Thanks @tam. Four out of the ten I received were this washed out colour. But only this one stays apart from the rest. Do you think all four are unwell? Should I isolate them or remove them?


----------



## tam (10 Mar 2019)

Neocaridina said:


> Thanks @tam. Four out of the ten I received were this washed out colour. But only this one stays apart from the rest. Do you think all four are unwell? Should I isolate them or remove them?



It's a stress colour and some will stay that way longer - they often look like that in fish shops. I wouldn't usually worry apart from it's separated itself as well. Body wise it's looks plump and ok though, so I would just keep your water changes regular so the water quality is top notch, don't go too bright on lights and if you use CO2 turn it down a bit. Then cross your fingers and hope it perks up.


----------



## Natasha (10 Mar 2019)

Yeah as @tam says - grey is usually stress (and I find old age). I find that my Embers usually recover from this in time and anything that can be done to allow them to de-stress is useful. For me this usually means staying away from the tank for anything other than the necessary water changes and feeding.  

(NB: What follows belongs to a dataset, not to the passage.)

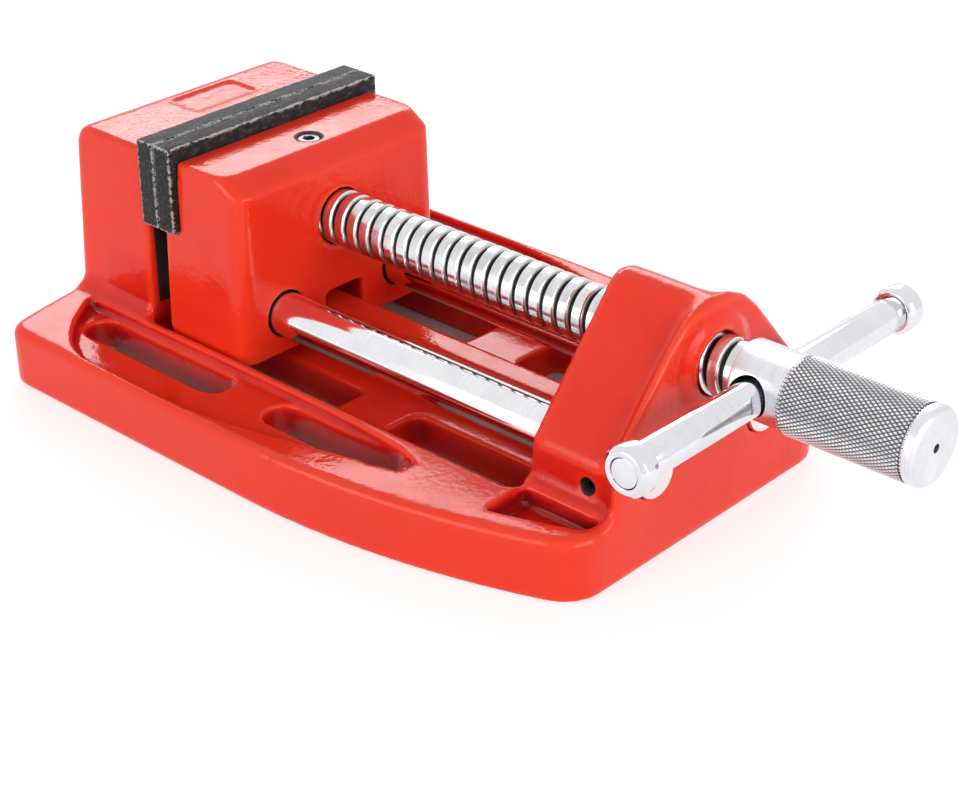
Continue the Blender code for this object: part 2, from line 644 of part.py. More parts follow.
# Moving jaw: a block with a chamfered top, a ledge under its plate and a notch over the ridge
chamfer_start = JAW_TOP - MOVING_JAW_CHAMFER_DROP
bottom_levels = {MOVING_JAW_BOTTOM + size * part for size in (JAW_EDGE, MOVING_JAW_TOE) for part in edge_turn}
moving_rings = []
for level in sorted(bottom_levels | {chamfer_start} | set(edge_levels)):
    upside_down = MOVING_JAW_BOTTOM + JAW_TOP - level
    inset = edge_inset(level, JAW_TOP, JAW_EDGE) + edge_inset(upside_down, JAW_TOP, JAW_EDGE)
    back = max(level - chamfer_start, 0.0) * MOVING_JAW_CHAMFER_RUN / MOVING_JAW_CHAMFER_DROP
    draft = (JAW_TOP - level) / (JAW_TOP - BASE_HEIGHT)
    half = JAW_WIDTH / 2 - inset + draft * JAW_SIDE_DRAFT
    toe = JAW_FACE - MOVING_JAW_LEDGE + edge_inset(upside_down, JAW_TOP, MOVING_JAW_TOE)
    outline = rounded(toe, MOVING_FRONT - back, -half, half, JAW_FACE_CORNER, MOVING_JAW_CORNER)
    moving_rings.append([(x, y, level) for x, y in outline])
plate_seat = box(
    (-CUT_MARGIN, -PLATE_LENGTH / 2, PLATE_BOTTOM - GAP), (JAW_FACE, PLATE_LENGTH / 2, JAW_TOP + CUT_MARGIN),
)
jaw = cut(loft(moving_rings), plate_seat)
notch_half = RIDGE_HALF_WIDTH + RIDGE_SIDE_CLEARANCE
notch = box(
    (-CUT_MARGIN, -notch_half, -CUT_MARGIN),
    (MOVING_FRONT + CUT_MARGIN, notch_half, RIDGE_HEIGHT + RIDGE_TOP_CLEARANCE), RIDGE_EDGE,
)
jaw = cut(jaw, notch)
for side in (-1, 1):
    at = (0.0, side * ROD_Y, ROD_HEIGHT)
    rod_hole = pin(ROD_RADIUS + SLIDE_CLEARANCE, -CUT_MARGIN, MOVING_FRONT + CUT_MARGIN, BORE_STEPS, "X", at)
    jaw = cut(jaw, rod_hole)
    at = (0.0, side * PLATE_SCREW_SPACING / 2, PLATE_MIDDLE)
    jaw = cut(jaw, pin(PLATE_SCREW_RADIUS + GAP, 0.0, plate_screw_tip + GAP, SMALL_STEPS, "X", at))
screw_seat = turned(
    [(JOURNAL_END - GAP, 0.0), (JOURNAL_END - GAP, JOURNAL_RADIUS + GAP),
     (THREAD_START - GAP, JOURNAL_RADIUS + GAP), (THREAD_START - GAP, THREAD_RADIUS + THREAD_CLEARANCE),
     (MOVING_FRONT + CUT_MARGIN, THREAD_RADIUS + THREAD_CLEARANCE), (MOVING_FRONT + CUT_MARGIN, 0.0)],
    ROUND_STEPS, "X", (0.0, 0.0, SCREW_HEIGHT),
)
grub_bore = pin(GRUB_RADIUS + GAP, SCREW_HEIGHT, JAW_TOP + CUT_MARGIN, SMALL_STEPS, "Z", (GRUB_X, 0.0, 0.0))
jaw = cut(jaw, screw_seat, grub_bore)
solid("moving_jaw", jaw, ENAMEL, (JAW_FACE, 0.0, SCREW_HEIGHT))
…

Sometimes I find that a shift to nicer quality/live food gives them a boost. Fingers crossed for you.


----------



## Neocaridina (18 Mar 2019)

Livefish Australia acknowledged their mistake and very kindly sent me the Microdevario! I now have green neon tetras and green neon Rasboras. Both beautiful in their own ways. Microdevario swim higher in the tank and are more outgoing than the simulans.


----------